2. Sleep really matters.

I was lucky to choose to sleep 7+ hours as one of my experiments because there was no other habit change that yielded faster and more drastic results. I used to subscribe to the “you can sleep when you retire” and “I’m successful because I work harder and longer than everyone else” mantra. I’m beginning to see the fault in this thinking and realizing that I may have spun my wheels more often than I am aware of or care to admit.

After consistently getting 7+ hours of sleep, I noticed my mood becoming more positive and relaxed. What surprised me the most was that I immediately stopped craving coffee (I was drinking about 2-3 cups a day for the last few years).

I also found sleeping sufficiently is a linchpin habit. The days when I was well-rested, I almost always completed every other habit change along with my work and school goal for that day. It allowed me to exercise more self-control and discipline.

3. Create constraints to force creativity.

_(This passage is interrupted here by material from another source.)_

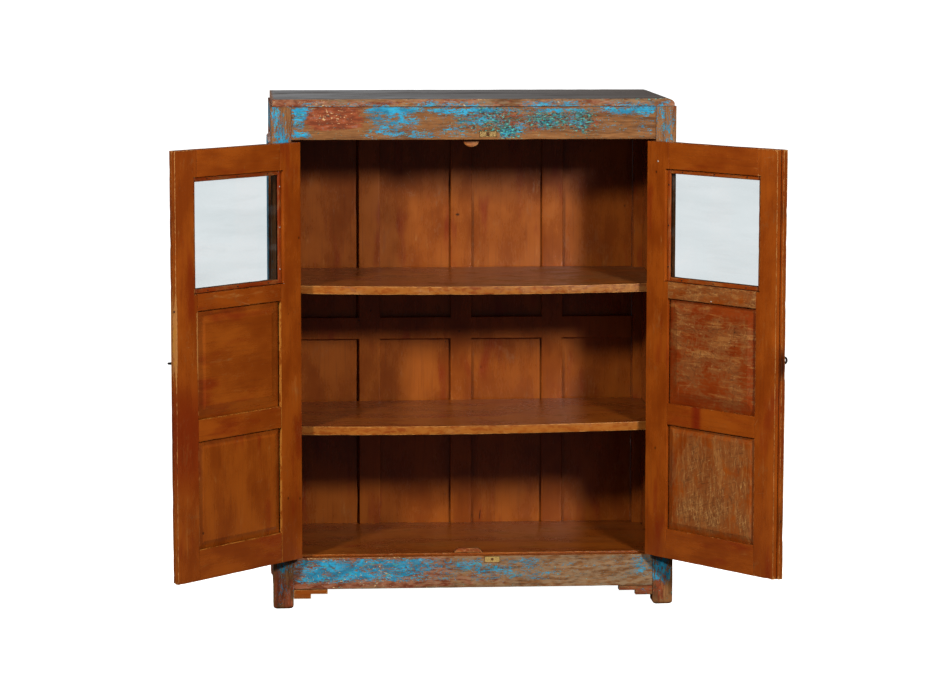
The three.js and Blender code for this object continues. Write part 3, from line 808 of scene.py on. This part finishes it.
def top():
    """The top is three planks glued edge to edge, open to the weather above."""
    low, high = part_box("top_board")

    def ridged(points):
        above = points[:, 2] > high.z - TOP_SKIN
        fine, broad = value_noise(points * (5, 260, 1), 31), value_noise(points * (9, 120, 1), 32)
        ridge = fine * 0.5 + broad * 0.5
        seam = sum(
            np.exp(-((points[:, 1] - low.y - (high.y - low.y) * share) / (1.1 * MM)) ** 2)
            for share in PLANK_SEAMS
        )
        return moved(points, 2, -(above * (0.45 * (0.5 + 0.5 * ridge) + 1.6 * seam) * MM))

    def browner(points):
        """The top is browner towards the right. Its front edge is painted, and isn't."""
        share = np.clip(share_along(points, low, high, 0) - 0.25, 0, 0.9)
        return 1.1 * share * (points[:, 2] > high.z - TOP_SKIN)

    skin = {"top": TOP, "back": RAW, "bottom": RAW, "rest": OUTSIDE}
    seams = [low.y + (high.y - low.y) * share + k * MM for share in PLANK_SEAMS for k in range(-2, 3)]
    case_piece("top_board", "x", skin, "weathered_top", cell=(14, 4), rounding=1.8, chips=1.8,
               bend=ridged, coat=top_edge_coat, cuts=[(1, seams)], scuff=browner, fade=0.6)


def worn_lip(points):
    """More wear at the right of a shelf's front edge."""
    across = (points[:, 0] - OPENING[0]) / (OPENING[1] - OPENING[0])
    return 0.4 + 0.5 * np.clip(across, 0, 1) ** 2


def shelves():
    """The two upper shelves sag at the middle of the front, and one is lower on the left."""
    low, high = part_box("upper_shelf")

    def sagging(sag, left_drop=0.0):
        def bend(points):
            u, v = (share_along(points, low, high, axis) for axis in (0, 1))
            return moved(points, 2, -(left_drop * (1 - u) + sag * 4 * u * (1 - u) * (1 - v)) * MM)
        return bend

    def handled_edge(points):
        """The front edge is paler, from hands."""
        return 1.0 + 0.34 * (points[:, 1] < low.y + 1.5 * MM)

    case_piece("upper_shelf", "x", {"rest": INSIDE}, cell=(14, 8), chips=1.6, scuff=worn_lip,
               bend=sagging(UPPER_SAG), rub=1.15, fade=handled_edge)
    case_piece("middle_shelf", "x", {"rest": INSIDE}, cell=(14, 8), chips=1.6, scuff=0.3,
               bend=sagging(MIDDLE_SAG, MIDDLE_LEAN), rub=1.1, fade=handled_edge)
    case_piece("bottom_board", "x", {"bottom": RAW}, cell=(14, 8), chips=1.2, scuff=0.4)


def back():
    """The framed back: rails and muntins in front, planks behind them. The first plank has
    shrunk away from its muntin and left a dark, wandering gap. The third one has a short split."""
    low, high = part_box("back_board_1")
    gap_at = high.x - MUNTIN_HALF - GAP_WIDTH

    def cuts_round(middle, step, reach):
        return [middle + k * step * MM for k in range(-reach, reach + 1)]

    def knotted(points):
        far = ((points[:, 0] - KNOT[0]) / (6 * MM)) ** 2 + ((points[:, 2] - KNOT[1]) / (3.5 * MM)) ** 2
        return 1.4 * np.exp(-far)

    def split(points):
        across = (points[:, 0] - SPLIT[0] - 0.1 * (points[:, 2] - SPLIT[1])) / (1.2 * MM)
        return 2.0 * np.exp(-across ** 2 - ((points[:, 2] - SPLIT[1]) / (12 * MM)) ** 4)

    def open_gap(points):
        wander = gap_at + 1.2 * MM * value_noise(points * (0, 0, 17), 41)
        front = points[:, 1] < low.y + 2 * MM
        return moved(points, 1, patch(points[:, 0], wander, 0.5 * GAP_WIDTH) * front * 5.5 * MM)

    case_piece("back_frame", "z", {"back": RAW}, cell=(16, 10), scuff=0.1, rub=0.25, chips=0.6,
               dark=knotted, cuts=[(0, cuts_round(KNOT[0], 3, 4)), (2, cuts_round(KNOT[1], 2, 4))])
    extras = {
        1: {"bend": open_gap, "cuts": [(0, cuts_round(gap_at, 0.5, 6))]},
        3: {"dark": split,
            "cuts": [(0, cuts_round(SPLIT[0], 0.8, 3)), (2, cuts_round(SPLIT[1], 3, 5))]},
    }
    for k in range(1, 5):
        case_piece(f"back_board_{k}", "z", {"back": RAW}, cell=(18, 12), scuff=0.2, rounding=0.5,
                   chips=0.1, **extras.get(k, {}))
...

Forcing myself to get home early, sleep enough hours, and exercise daily meant taking time away from other areas of my life, especially work. Initially, I was worried I wouldn’t get my work done leading to adverse consequences. What I found instead was the most important work was still getting done and since my deadlines were tighter, I became more effective with my time. Having less time for work began to prevent me from over-engineering my work and school projects.

It also helped me to be more creative about my time. Instead of agreeing to drinks or dinner with a client, I would offer to meet for breakfast or lunch, so I can keep my commitment to get home early. I started running and working out with other people as a great way to catch up with them. Interestingly, by creating constraints and forcing myself to keep these new habits, the quality of my life has increased at home and at work.

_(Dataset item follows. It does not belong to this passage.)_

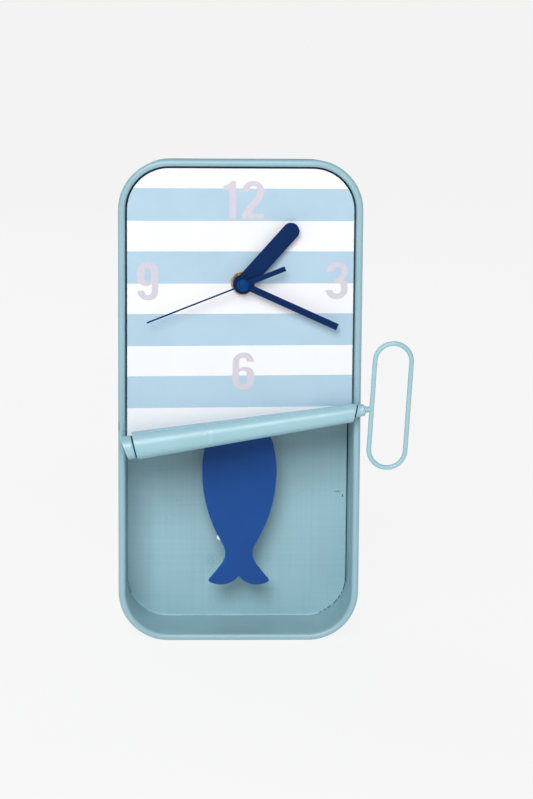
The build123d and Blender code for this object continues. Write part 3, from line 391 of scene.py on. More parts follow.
def sprayed(name, tone, deep, gloss, edge_tone, specks=0.5, peel=0.012, rub=0.35, shine=0.5, coat=0.25,
            brush=0.0, marks=()):
    """Baked spray paint: cloudy tone, rubs, specks, brushed lines, marks, thin edges, gloss and orange peel."""
    material, shader, place = start_material(name, gloss)
    cloud = noise(place, 14.0, 4.0)
    colour = blend(span(cloud, 0.35, 0.65, 0.0, 1.0), deep, tone)
    fine = noise(place, 260.0, 2.0)
    colour = blend(span(fine, 0.3, 0.7, 0.0, 0.22), colour, deep)
    dots = add(place, "ShaderNodeTexVoronoi", {"Vector": place, "Scale": 210.0, "Randomness": 1.0})
    where = span(noise(place, 31.0, 1.0), 0.60, 0.68, 0.0, 1.0)
    speck = span(dots.outputs["Distance"], 0.07, 0.11, 1.0, 0.0)
    speck = times(times(speck, where), specks)
    colour = blend(speck, colour, tuple(0.45 * value for value in deep))
    streak = noise(place, 90.0, 3.0, stretch=(1.0, 1.0, 0.06))
    rubs = span(streak, 0.66, 0.74, 0.0, rub)
    colour = blend(rubs, colour, tuple(min(1.0, 1.18 * value) for value in tone))
    if brush:
        shaded = tuple(0.72 * value for value in deep)
        for stretch in ((1.0, 1.0, 0.015), (0.015, 1.0, 1.0)):
            lines = noise(place, 700.0, 2.0, stretch=stretch)
            colour = blend(span(lines, 0.35, 0.75, 0.0, brush), colour, shaded)
    if marks:
        colour = marked(place, colour, marks)
    flat_normal = add(place, "ShaderNodeNewGeometry").outputs["Normal"]
    round_normal = add(place, "ShaderNodeBevel", {"Radius": 0.9 * MM}, samples=4).outputs[0]
    same = add(place, "ShaderNodeVectorMath", {0: flat_normal, 1: round_normal}, operation="DOT_PRODUCT")
    edge = span(same.outputs["Value"], 0.995, 0.90, 0.0, 0.75)
    patchy = span(noise(place, 120.0, 2.0), 0.35, 0.6, 0.25, 1.0)
    colour = blend(times(edge, patchy), colour, edge_tone)
    feed(shader, "Base Color", colour)
    wander = span(noise(place, 45.0, 3.0), 0.3, 0.7, gloss - 0.06, gloss + 0.08)
    feed(shader, "Roughness", minus(wander, times(rubs, 0.2)))
    skin = plus(noise(place, 620.0, 2.0), times(noise(place, 90.0, 1.0), 1.5))
    rough_skin(shader, minus(skin, times(speck, 2.0)), peel)
    shader.inputs["Specular IOR Level"].default_value = shine
    shader.inputs["Coat Weight"].default_value = coat
    shader.inputs["Coat Roughness"].default_value = 0.28
    return material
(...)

4. Be the building block for other people’s goals.

One of the key exercises in the Total Leadership process was to set up conversations with the most important stakeholders in the different areas of your life. The goal is to ask your stakeholders about their expectations for you and how you’re doing in meeting those expectations.

Holding these conversations, I realized that I often see people around me as building blocks to my success and drive our interactions in the direction of my agenda and accomplishing my goals. Hearing people’s expectations of me have made me realize that other people have their own needs and aspirations and to create long-term, positive relationships with them, I need to be the building block for their goals and success.

If you want people to see you as a leader, they first have to recognize that their life will be better because they follow you. There is no better way to do that than to become a critical part in their quest for success and meaning.

5. Grow the relationships you take for granted.

Every year I have clear goals to improve and to grow my career. It seems like the natural thing to do. What’s interesting is when I reflect on my closest relationships, I don’t have the same aspirational tendency. I don’t think about growing these relationships and at best, the relationship stays where it is. The only time I pay attention is when the relationship gets strained and I spend just enough energy to get it back to the original level.

Applying the same growth mentality from my career to my personal relationships, I asked my wife, family, and others close to me what we needed to do to take our relationship to the next level. Just by having these conversations, my key relationships are beginning to thrive and grow and it’s having a positive impact on other areas of my life. When you ask people about their needs and truly listen, they often become open to sincerely understanding your needs.

I came to Wharton to pick up the skills needed to succeed in business and am graduating with skills to help me succeed in life.